Alongside a pledge to be the "greenest government ever", are promises not to impose top-down reorganisation on the NHS or to allow a third runway at Heathrow, and an aspiration that a third of his cabinet should be female. The decision of Laura Sandys, one of the unhappy Conservative MPs, to step down at the next election "fuelled concerns that Mr Cameron has all-but abandoned his attempts to modernise his party," the paper notes.
But Janan Ganesh, writing in the Financial Times, reckons that's a "folly of existential consequences" for the party. Swing voters respond not to rational economic thought but to the "general aroma emitted by a party", he says. "That, being modernisation's central insight, is being forgotten. And so the Tory brand continues to reek."
Reviewing the papers for the BBC News Channel, the Times's home news editor, Fay Schlesinger, said the PM's stance on eco-policies posed a problem away from Westminster. "This creates a massive amount of uncertainty within the green [energy] sector," she said, noting the Guardian's front page reporting an energy supplier pulling out of a £4bn plan to create offshore wind farms.
Co-panellist Oliver Duff, who edits the i newspaper, agreed: "David Cameron has been wavering a lot. Ed Miliband has called for a price freeze. All this creates uncertainty ahead of the next general election."

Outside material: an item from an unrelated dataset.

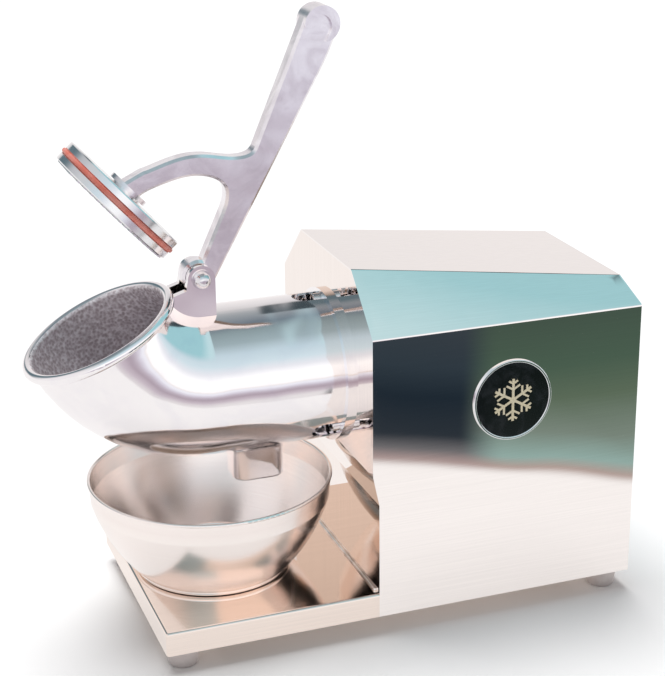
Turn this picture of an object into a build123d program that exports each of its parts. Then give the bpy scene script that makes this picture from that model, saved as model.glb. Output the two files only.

Supreme Court president Lord Neuberger makes the Daily Mail's front page, which reports he "provoked fury" by criticising short jail sentences and saying they "can be disruptive for the prisoner's job and home life". The paper says: "Critics accused the judge of seeing things 'entirely from the point of view of the criminal'."
"Earlier this year Lord Neuberger refused to answer questions at a press conference, warning it was inappropriate for judges to give opinions publicly on solely political matters," the paper writes, before pointing out his comments on a series of matters.
A Supreme Court spokesman, the paper points out, said Lord Neuberger was "simply reporting informal conversations he had with probation officers and other prison staff" during a visit to Holloway Prison and his reflections were in no way intended as statements on sentencing policy.
Meanwhile, the Telegraph has news of District Judge Ann Sawetz who - when quoted some Morrissey lyrics - declared: "I don't even know who Morrissey is," adding: "That's bad, isn't it?"